■ Task requirements ■
Copy out all of the material exactly.

[START OF Source data]

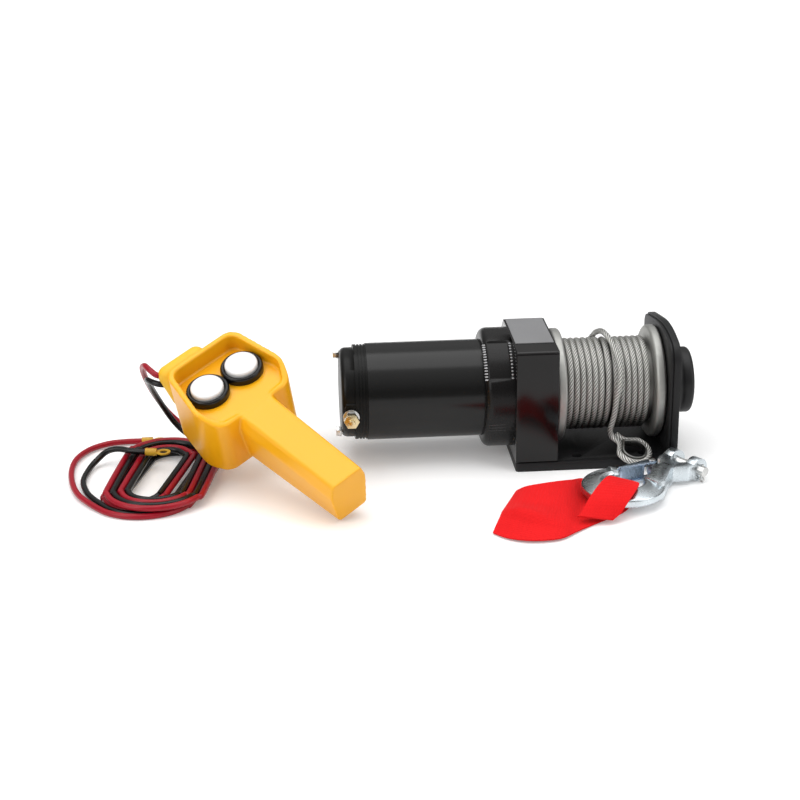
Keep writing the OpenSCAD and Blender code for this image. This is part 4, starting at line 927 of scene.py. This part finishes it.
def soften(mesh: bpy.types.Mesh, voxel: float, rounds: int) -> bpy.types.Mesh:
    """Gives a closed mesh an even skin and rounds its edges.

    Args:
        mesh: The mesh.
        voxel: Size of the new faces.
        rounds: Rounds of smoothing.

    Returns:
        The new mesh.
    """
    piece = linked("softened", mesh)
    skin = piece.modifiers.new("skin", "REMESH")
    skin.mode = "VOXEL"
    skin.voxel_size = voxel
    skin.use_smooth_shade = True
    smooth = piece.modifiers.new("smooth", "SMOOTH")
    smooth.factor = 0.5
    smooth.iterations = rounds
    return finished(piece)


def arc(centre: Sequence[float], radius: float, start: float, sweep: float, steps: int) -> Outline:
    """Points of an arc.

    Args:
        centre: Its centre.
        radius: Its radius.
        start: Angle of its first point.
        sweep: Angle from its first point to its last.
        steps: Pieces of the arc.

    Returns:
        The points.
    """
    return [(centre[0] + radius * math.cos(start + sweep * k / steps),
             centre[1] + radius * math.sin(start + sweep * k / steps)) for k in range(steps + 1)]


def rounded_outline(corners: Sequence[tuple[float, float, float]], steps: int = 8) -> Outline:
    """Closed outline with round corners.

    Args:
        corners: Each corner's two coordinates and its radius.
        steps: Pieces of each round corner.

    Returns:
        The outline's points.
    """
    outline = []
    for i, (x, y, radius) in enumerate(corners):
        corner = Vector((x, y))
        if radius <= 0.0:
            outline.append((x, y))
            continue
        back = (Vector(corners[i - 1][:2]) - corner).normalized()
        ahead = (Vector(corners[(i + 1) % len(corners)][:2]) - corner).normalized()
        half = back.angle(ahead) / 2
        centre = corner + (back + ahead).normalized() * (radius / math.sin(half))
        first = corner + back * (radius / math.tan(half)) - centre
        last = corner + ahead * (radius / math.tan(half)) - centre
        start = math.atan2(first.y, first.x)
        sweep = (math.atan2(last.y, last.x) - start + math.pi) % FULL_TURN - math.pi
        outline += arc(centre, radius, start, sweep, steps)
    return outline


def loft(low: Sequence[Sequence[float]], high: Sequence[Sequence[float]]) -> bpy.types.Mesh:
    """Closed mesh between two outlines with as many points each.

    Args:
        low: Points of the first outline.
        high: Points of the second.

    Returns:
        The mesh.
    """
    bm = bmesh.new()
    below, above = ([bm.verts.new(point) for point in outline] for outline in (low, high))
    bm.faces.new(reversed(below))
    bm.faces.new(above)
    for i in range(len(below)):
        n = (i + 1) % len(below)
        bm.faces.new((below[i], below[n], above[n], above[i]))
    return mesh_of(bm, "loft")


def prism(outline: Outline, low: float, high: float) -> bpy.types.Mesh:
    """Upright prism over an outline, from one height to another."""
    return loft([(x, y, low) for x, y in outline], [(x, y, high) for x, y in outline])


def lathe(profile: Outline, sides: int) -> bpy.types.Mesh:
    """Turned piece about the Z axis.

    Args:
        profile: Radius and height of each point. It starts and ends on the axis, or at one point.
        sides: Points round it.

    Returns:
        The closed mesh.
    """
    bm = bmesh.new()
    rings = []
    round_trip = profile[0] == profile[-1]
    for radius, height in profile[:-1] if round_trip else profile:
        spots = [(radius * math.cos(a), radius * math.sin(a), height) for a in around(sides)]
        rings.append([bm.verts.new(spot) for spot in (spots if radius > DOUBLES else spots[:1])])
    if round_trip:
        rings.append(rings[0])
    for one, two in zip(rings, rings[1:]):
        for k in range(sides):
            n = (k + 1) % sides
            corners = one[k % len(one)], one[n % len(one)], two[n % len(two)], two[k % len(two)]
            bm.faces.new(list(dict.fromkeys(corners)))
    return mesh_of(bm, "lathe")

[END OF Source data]

■ Solved exercise ■
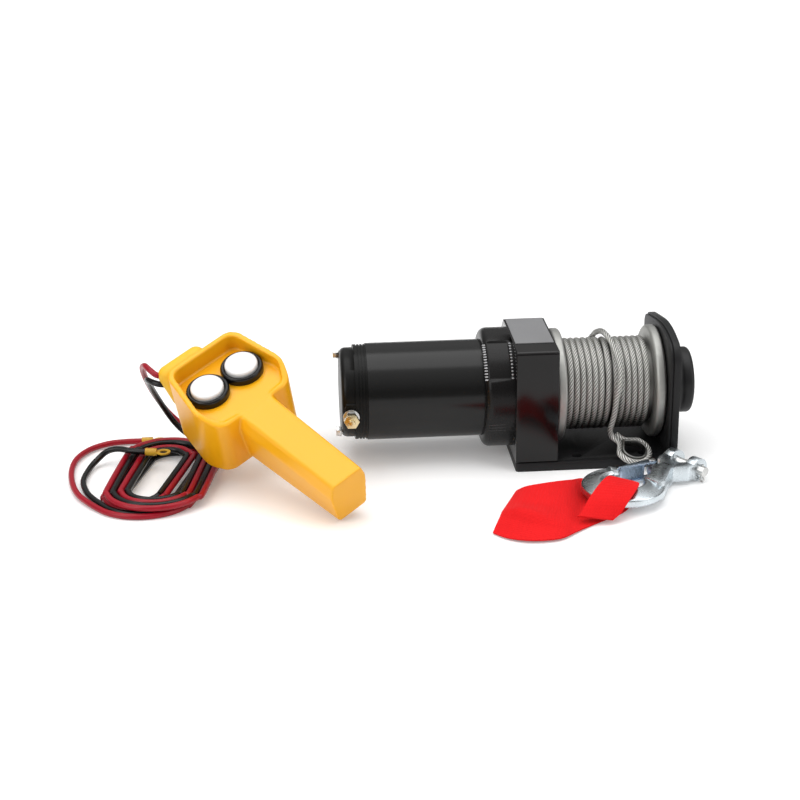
Keep writing the OpenSCAD and Blender code for this image. This is part 4, starting at line 927 of scene.py. This part finishes it.
def soften(mesh: bpy.types.Mesh, voxel: float, rounds: int) -> bpy.types.Mesh:
    """Gives a closed mesh an even skin and rounds its edges.

    Args:
        mesh: The mesh.
        voxel: Size of the new faces.
        rounds: Rounds of smoothing.

    Returns:
        The new mesh.
    """
    piece = linked("softened", mesh)
    skin = piece.modifiers.new("skin", "REMESH")
    skin.mode = "VOXEL"
    skin.voxel_size = voxel
    skin.use_smooth_shade = True
    smooth = piece.modifiers.new("smooth", "SMOOTH")
    smooth.factor = 0.5
    smooth.iterations = rounds
    return finished(piece)


def arc(centre: Sequence[float], radius: float, start: float, sweep: float, steps: int) -> Outline:
    """Points of an arc.

    Args:
        centre: Its centre.
        radius: Its radius.
        start: Angle of its first point.
        sweep: Angle from its first point to its last.
        steps: Pieces of the arc.

    Returns:
        The points.
    """
    return [(centre[0] + radius * math.cos(start + sweep * k / steps),
             centre[1] + radius * math.sin(start + sweep * k / steps)) for k in range(steps + 1)]


def rounded_outline(corners: Sequence[tuple[float, float, float]], steps: int = 8) -> Outline:
    """Closed outline with round corners.

    Args:
        corners: Each corner's two coordinates and its radius.
        steps: Pieces of each round corner.

    Returns:
        The outline's points.
    """
    outline = []
    for i, (x, y, radius) in enumerate(corners):
        corner = Vector((x, y))
        if radius <= 0.0:
            outline.append((x, y))
            continue
        back = (Vector(corners[i - 1][:2]) - corner).normalized()
        ahead = (Vector(corners[(i + 1) % len(corners)][:2]) - corner).normalized()
        half = back.angle(ahead) / 2
        centre = corner + (back + ahead).normalized() * (radius / math.sin(half))
        first = corner + back * (radius / math.tan(half)) - centre
        last = corner + ahead * (radius / math.tan(half)) - centre
        start = math.atan2(first.y, first.x)
        sweep = (math.atan2(last.y, last.x) - start + math.pi) % FULL_TURN - math.pi
        outline += arc(centre, radius, start, sweep, steps)
    return outline


def loft(low: Sequence[Sequence[float]], high: Sequence[Sequence[float]]) -> bpy.types.Mesh:
    """Closed mesh between two outlines with as many points each.

    Args:
        low: Points of the first outline.
        high: Points of the second.

    Returns:
        The mesh.
    """
    bm = bmesh.new()
    below, above = ([bm.verts.new(point) for point in outline] for outline in (low, high))
    bm.faces.new(reversed(below))
    bm.faces.new(above)
    for i in range(len(below)):
        n = (i + 1) % len(below)
        bm.faces.new((below[i], below[n], above[n], above[i]))
    return mesh_of(bm, "loft")


def prism(outline: Outline, low: float, high: float) -> bpy.types.Mesh:
    """Upright prism over an outline, from one height to another."""
    return loft([(x, y, low) for x, y in outline], [(x, y, high) for x, y in outline])


def lathe(profile: Outline, sides: int) -> bpy.types.Mesh:
    """Turned piece about the Z axis.

    Args:
        profile: Radius and height of each point. It starts and ends on the axis, or at one point.
        sides: Points round it.

    Returns:
        The closed mesh.
    """
    bm = bmesh.new()
    rings = []
    round_trip = profile[0] == profile[-1]
    for radius, height in profile[:-1] if round_trip else profile:
        spots = [(radius * math.cos(a), radius * math.sin(a), height) for a in around(sides)]
        rings.append([bm.verts.new(spot) for spot in (spots if radius > DOUBLES else spots[:1])])
    if round_trip:
        rings.append(rings[0])
    for one, two in zip(rings, rings[1:]):
        for k in range(sides):
            n = (k + 1) % sides
            corners = one[k % len(one)], one[n % len(one)], two[n % len(two)], two[k % len(two)]
            bm.faces.new(list(dict.fromkeys(corners)))
    return mesh_of(bm, "lathe")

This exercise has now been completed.